- AIM OF THE EXERCISE
Return the full material exactly.
#### GIVEN MATERIAL
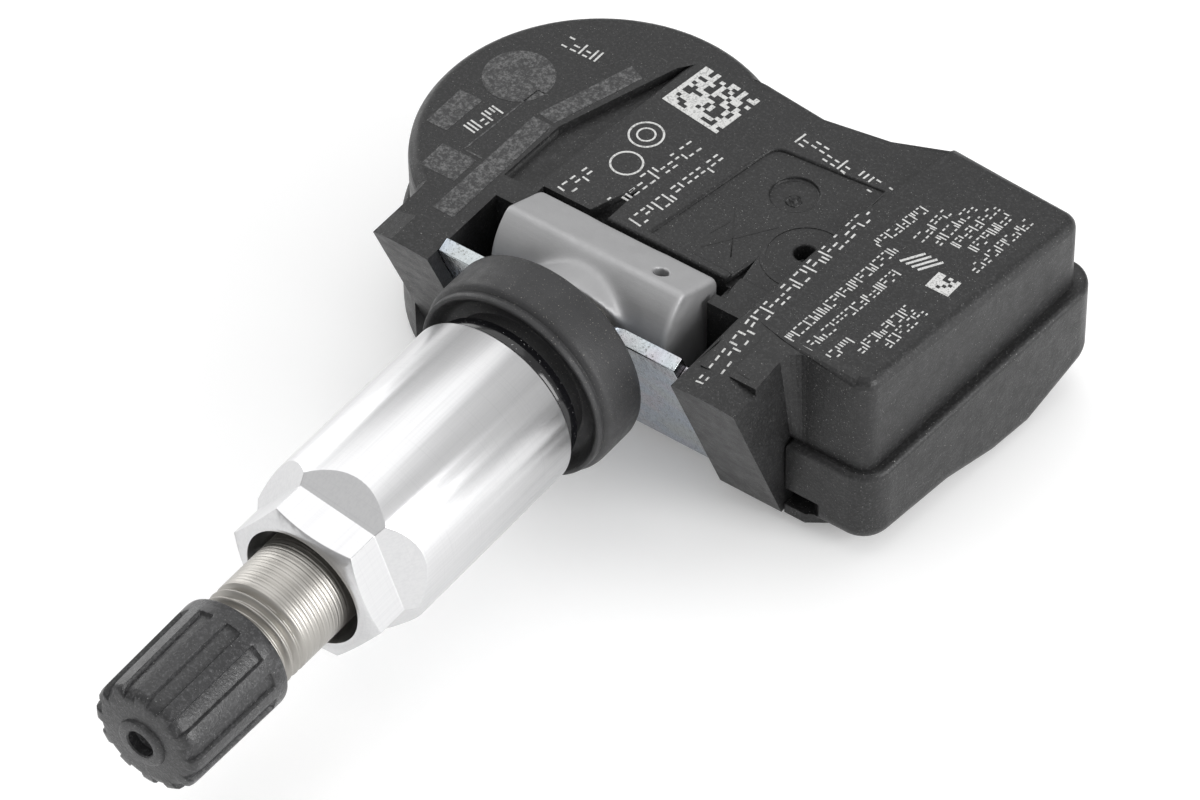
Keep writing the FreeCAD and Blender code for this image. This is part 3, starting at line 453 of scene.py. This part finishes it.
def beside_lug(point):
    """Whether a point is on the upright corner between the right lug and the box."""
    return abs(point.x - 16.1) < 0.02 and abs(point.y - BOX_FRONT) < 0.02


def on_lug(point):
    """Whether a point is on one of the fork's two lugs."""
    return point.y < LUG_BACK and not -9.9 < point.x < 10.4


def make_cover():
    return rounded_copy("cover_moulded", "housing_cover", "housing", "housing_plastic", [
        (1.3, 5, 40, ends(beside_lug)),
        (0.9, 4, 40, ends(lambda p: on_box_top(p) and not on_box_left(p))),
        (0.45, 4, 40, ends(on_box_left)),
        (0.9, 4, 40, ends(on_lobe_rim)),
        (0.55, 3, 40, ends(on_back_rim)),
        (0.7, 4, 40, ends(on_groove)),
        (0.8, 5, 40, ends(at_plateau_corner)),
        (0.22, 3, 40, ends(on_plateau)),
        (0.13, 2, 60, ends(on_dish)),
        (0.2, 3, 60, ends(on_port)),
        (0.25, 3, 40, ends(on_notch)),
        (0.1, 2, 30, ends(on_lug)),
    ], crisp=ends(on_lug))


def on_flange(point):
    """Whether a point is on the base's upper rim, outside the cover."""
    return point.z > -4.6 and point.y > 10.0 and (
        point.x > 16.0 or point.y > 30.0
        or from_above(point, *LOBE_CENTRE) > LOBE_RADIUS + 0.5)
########
- CORRECT RESPONSE
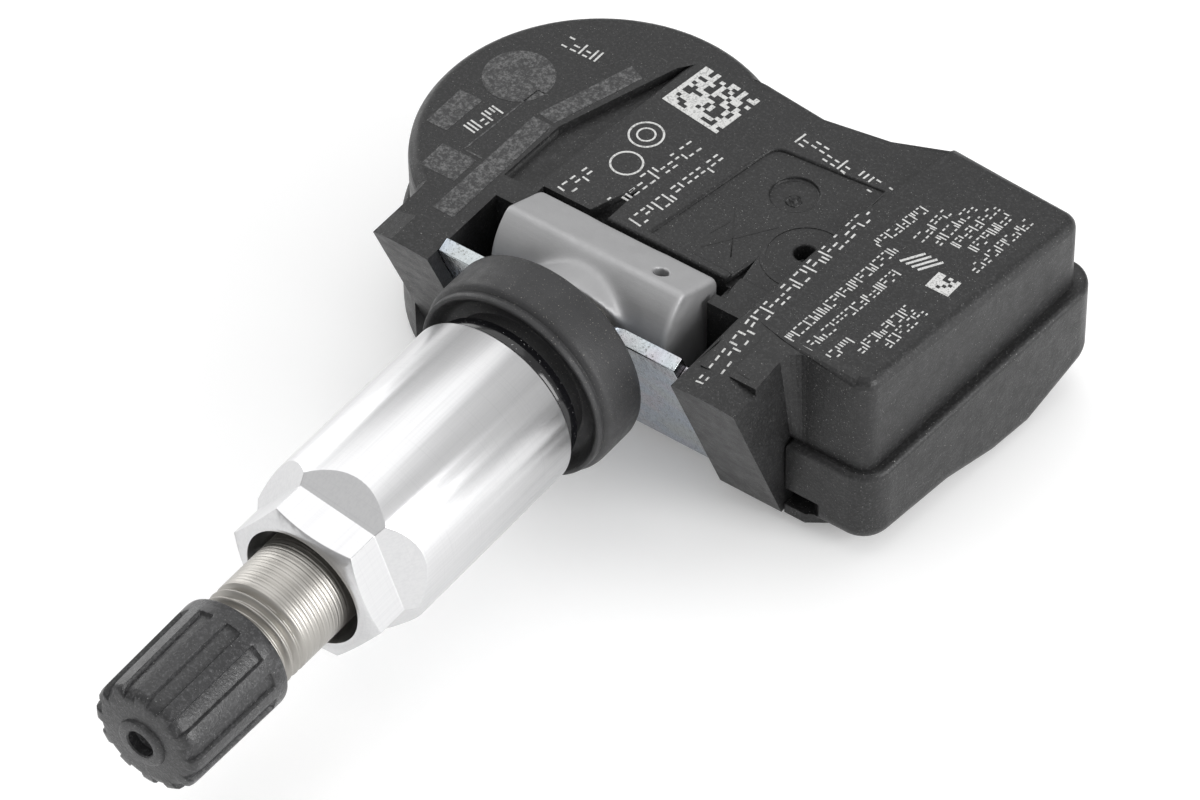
Keep writing the FreeCAD and Blender code for this image. This is part 3, starting at line 453 of scene.py. This part finishes it.
def beside_lug(point):
    """Whether a point is on the upright corner between the right lug and the box."""
    return abs(point.x - 16.1) < 0.02 and abs(point.y - BOX_FRONT) < 0.02


def on_lug(point):
    """Whether a point is on one of the fork's two lugs."""
    return point.y < LUG_BACK and not -9.9 < point.x < 10.4


def make_cover():
    return rounded_copy("cover_moulded", "housing_cover", "housing", "housing_plastic", [
        (1.3, 5, 40, ends(beside_lug)),
        (0.9, 4, 40, ends(lambda p: on_box_top(p) and not on_box_left(p))),
        (0.45, 4, 40, ends(on_box_left)),
        (0.9, 4, 40, ends(on_lobe_rim)),
        (0.55, 3, 40, ends(on_back_rim)),
        (0.7, 4, 40, ends(on_groove)),
        (0.8, 5, 40, ends(at_plateau_corner)),
        (0.22, 3, 40, ends(on_plateau)),
        (0.13, 2, 60, ends(on_dish)),
        (0.2, 3, 60, ends(on_port)),
        (0.25, 3, 40, ends(on_notch)),
        (0.1, 2, 30, ends(on_lug)),
    ], crisp=ends(on_lug))


def on_flange(point):
    """Whether a point is on the base's upper rim, outside the cover."""
    return point.z > -4.6 and point.y > 10.0 and (
        point.x > 16.0 or point.y > 30.0
        or from_above(point, *LOBE_CENTRE) > LOBE_RADIUS + 0.5)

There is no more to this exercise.